Wage exploitation is the most subtle form of slavery. The chattel slave and feudal serf knew full well they toiled in bondage but wage exploitation is hidden and modern workers seldom suspect they are being duped. The fact is the capitalist class take possession of labour's product at the point of production in return for which workers on average get in wages or salaries just enough to maintain their families and keep themselves in an exploitable condition. Despite the most intricate evasions invented by economists, the case has long been proved that profit is simply unpaid labour and nothing but unpaid labour.

There exists a cruel paradox in the process of wage exploitation. It is that the harder worker toil and the more they manufacture, the more likely they sink in joblessness and the ensuing poverty. This paradox of the system ridicules all the schemes advanced to improve the worsening conditions of the working class. Under this head can be placed the rosy election promises by the major political parties, the empty rhetoric from the various so-called socialists of a "social democratic" persuasion (whose only aspiration is increased state regulation of the capitalist economy for more "welfare" band-aids to ease the misery and suffering among the exploited), also pseudo-socialists (who compromise the socialist goal by pandering to workers' illusions they can get "something now" under capitalism.

The cure for poverty and unemployment is SOCIALISM. The Socialist Party urges workers to make socialism their priority.

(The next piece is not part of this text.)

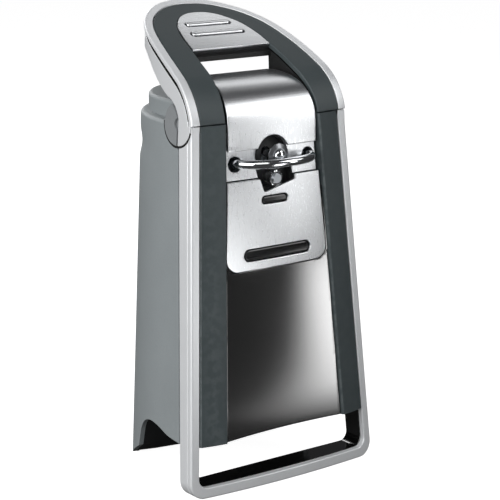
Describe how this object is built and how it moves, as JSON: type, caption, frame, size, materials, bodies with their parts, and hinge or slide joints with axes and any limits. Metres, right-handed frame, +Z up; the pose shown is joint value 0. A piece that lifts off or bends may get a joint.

We urge the working class to establish the common ownership of industry and services thus abolish economic classes and wage servitude. Socialism is industrial democracy, the most complete democracy yet conceived. Class-free administrations replace the political state of class rule. It unites all useful producers in the socially-operated production and distribution enterprises throughout the land into one inter-connected network, with local and regional subdivisions according to industry. It affords workers control through who they will elect (and at any time replace) as their industrial delegates in their factory committees or neighbourhood councils and finally, congress or communes to administer industry and the services for the good of all. By replacing production for sale and profit with production for the needs of the population, and by harnessing our ability to produce an abundance with a minimum of labour, socialism will cure poverty! By reducing the hours of the working day, instead of putting workers out of jobs, socialism will cure unemployment! Socialism waits only upon the understanding and determination of the working class majority to build it!

With the advent of the Industrial Revolution, the capitalist class constantly improved its labour-displacing machines in a mad rush to satisfy their insatiable hunger for profit. And to kill-off their fellow capitalists who lacked the means to compete in this claw and fang struggle. Karl Marx, noted: One capitalist kills many. The workers' attempt to resist these "monsters" led to the formation of the Luddites who rioted and smashed the textile machines in their vain belief that this would reduce the terrible unemployment they suffered. But they could not stop the relentless march of technology. The beginning of the 20th century accelerated the process. Mass production swept throughout the capitalist countries and the industrialists progressively improved the labour-displacing machine. Automation had become a household word.

In the last decade or so workers have become acutely aware of the frightening consequences of improving technology as they recognise the revolutionary implications of computers and the silicon chip. Modern computers are the latest extension of the Industrial Revolution and the same economic compulsions and motivation brought them into existence. Millions of workers will feel their full impact as more and more are forced into the ranks of the permanently unemployed, eking out an existence on the "dole."

In Capital, in the chapter dealing with "Machinery and Modern Industry," Marx wrote with prophetic insight: "But machinery not only acts as a competitor who gets the better of the workman, and is constantly on the point of making him superfluous. It is also a power inimical to him, and as such capital proclaims it from the roof tops and as such makes use of it. It is the most powerful weapon for repressing strikes, those periodical revolts of the working class against the autocracy of capital."

As if to confirm this truth with a vengeance, tireless, efficient and reliable, industrial robots are performing dozens of tasks. The robots work around the clock without demanding time off for coffee-breaks, meal-times or trips to the bathroom. They also never ask to be paid. Robot makers say the automatons pay for themselves in 12 to 24 months by reducing human labour expenses while increasing productivity, quality and yields.


And so the technological explosion leaves the workers hanging by a thread until they understand that what is desperately needed is a revolutionary change in our economic and social structures, a new and sane society of socialism, where the useful and productive workers will preserve their human dignity and enjoy the full fruits of these marvelous machines that will then become the collective property of all the people and a blessing to mankind.